During his debriefing by the feds, former Highwaymen MC vice president Danny (Rocket) Sanchez, told the government that Highwaymen bosses Leonard (Big Daddy) Moore and Anthony (Mad Anthony) Clark were responsible for Runaway Butler’s murder. Sanchez was the star witnesses at Moore, Clark and several other Highwaymen leaders’ trial for drugs and racketeering in 2010. Butler’s homicide wasn’t included in the case. Moore, 73, and Clark, 63, were both found guilty of racketeering.

Butler’s mother disrupted Sanchez’s testimony at the trial, rising from the back of the courtroom, pointing at him and screaming “They killed my son, that man killed my son.” Butler was said to have stolen from the club.

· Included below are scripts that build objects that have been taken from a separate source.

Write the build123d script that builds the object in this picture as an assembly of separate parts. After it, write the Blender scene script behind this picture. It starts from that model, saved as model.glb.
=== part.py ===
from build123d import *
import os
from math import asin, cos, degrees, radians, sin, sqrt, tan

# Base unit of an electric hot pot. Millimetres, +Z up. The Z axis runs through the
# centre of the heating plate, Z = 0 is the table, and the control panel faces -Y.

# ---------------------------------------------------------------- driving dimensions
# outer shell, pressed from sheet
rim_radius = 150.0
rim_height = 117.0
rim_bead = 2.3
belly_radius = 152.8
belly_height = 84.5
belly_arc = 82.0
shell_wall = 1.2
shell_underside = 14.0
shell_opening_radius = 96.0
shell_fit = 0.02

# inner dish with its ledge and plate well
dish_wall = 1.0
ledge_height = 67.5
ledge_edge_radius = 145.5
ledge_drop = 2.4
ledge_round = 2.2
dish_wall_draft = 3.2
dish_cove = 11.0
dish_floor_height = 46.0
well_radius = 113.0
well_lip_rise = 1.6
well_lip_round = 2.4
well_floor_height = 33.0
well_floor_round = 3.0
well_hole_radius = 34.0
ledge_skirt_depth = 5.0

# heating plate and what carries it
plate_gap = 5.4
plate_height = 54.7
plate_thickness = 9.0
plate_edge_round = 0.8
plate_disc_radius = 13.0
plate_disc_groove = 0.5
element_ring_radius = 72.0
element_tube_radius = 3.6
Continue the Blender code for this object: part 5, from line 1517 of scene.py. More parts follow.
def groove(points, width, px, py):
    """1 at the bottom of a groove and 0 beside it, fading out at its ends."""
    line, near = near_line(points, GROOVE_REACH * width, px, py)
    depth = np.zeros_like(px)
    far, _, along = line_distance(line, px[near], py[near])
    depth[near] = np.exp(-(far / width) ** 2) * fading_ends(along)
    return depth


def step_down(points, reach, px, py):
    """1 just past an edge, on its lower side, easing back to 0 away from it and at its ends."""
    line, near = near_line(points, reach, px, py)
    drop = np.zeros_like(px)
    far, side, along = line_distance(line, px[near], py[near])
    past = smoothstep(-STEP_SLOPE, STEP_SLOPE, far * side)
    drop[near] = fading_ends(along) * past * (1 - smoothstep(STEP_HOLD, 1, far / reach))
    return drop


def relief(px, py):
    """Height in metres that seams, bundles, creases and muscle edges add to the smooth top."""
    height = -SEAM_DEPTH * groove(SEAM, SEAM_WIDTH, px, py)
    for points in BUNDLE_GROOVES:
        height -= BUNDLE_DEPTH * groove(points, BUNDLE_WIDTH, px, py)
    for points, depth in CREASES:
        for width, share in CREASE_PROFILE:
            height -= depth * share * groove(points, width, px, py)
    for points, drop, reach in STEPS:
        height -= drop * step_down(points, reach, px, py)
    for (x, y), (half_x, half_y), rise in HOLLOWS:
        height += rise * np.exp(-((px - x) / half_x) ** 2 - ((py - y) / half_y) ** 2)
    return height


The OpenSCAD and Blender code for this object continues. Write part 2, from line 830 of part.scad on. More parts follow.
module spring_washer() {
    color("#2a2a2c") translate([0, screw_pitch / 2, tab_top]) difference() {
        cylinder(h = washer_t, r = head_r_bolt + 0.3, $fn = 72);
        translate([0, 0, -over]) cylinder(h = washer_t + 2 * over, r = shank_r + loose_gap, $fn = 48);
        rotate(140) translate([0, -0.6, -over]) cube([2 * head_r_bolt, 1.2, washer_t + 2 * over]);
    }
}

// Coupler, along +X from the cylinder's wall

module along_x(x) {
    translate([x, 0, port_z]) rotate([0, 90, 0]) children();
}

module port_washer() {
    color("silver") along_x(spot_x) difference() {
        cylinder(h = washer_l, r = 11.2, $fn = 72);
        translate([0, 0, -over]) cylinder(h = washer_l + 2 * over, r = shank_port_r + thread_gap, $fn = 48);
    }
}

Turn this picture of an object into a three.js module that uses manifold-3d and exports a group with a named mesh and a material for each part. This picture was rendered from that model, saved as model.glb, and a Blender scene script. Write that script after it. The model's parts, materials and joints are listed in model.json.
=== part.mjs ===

The 45-year old Sanchez is living in an undisclosed location in another part of the country under an assumed identity in the Witness Protection Program. Big Daddy Moore, the club’s Godfather, was released from prison last year amid the pandemic and is serving the remainder of his racketeering conviction on home confinement. Mad Anthony Clark hails from the Highwaymen’s Westside chapter and was once the club’s national president. He got out of prison in 2017. The Butler murder case remains an open investigation with the FBI and the Detroit Police Department.

Juan Butler grew up in Southwest Detroit, a mostly-Hispanic community in the shadow of the Ambassador Bridge, separating the United States and Canada. The Highwaymen MC was founded on the city’s Southwest side in the 1950s and has always had a presence in the neighborhood.

As a 14-year old boy, Butler was arrested for throwing a firebomb into a neighborhood storefront as an induction ritual for a local notorious drug gang known as the Cash Flow Posse and sent to a juvenile detention facility in Saline, Michigan, a half-hour’s drive west of Detroit. Sprung from the Saline facility in the summer of 1998, Butler began gravitating towards the Latin Counts, another well known Southwest Detroit crime syndicate, per police records.

The Highwaymen and the Latin Counts have had ties since the late 1980s when the Latin Counts came to Motown from Chicago. The Cash Flow Posse was created to oppose the growing influence of the Latin Counts in the area.

Rocket Sanchez flipped in 2007 after he was indicted. He admitted to luring Butler to his slaughter, helping murder him and dispose of his body and then torch the Highwaymen’s former clubhouse.

The Highwaymen MC is the state of Michigan’s oldest and largest biker gang, started in Detroit in 1954 by Elburn (Big Max) Burns. The club also has chapters in Indiana, Florida, Kentucky, Tennessee, Alabama, New York and New Jersey. There are eight chapters in Michigan alone. Big Max Burns died of natural causes in 1980.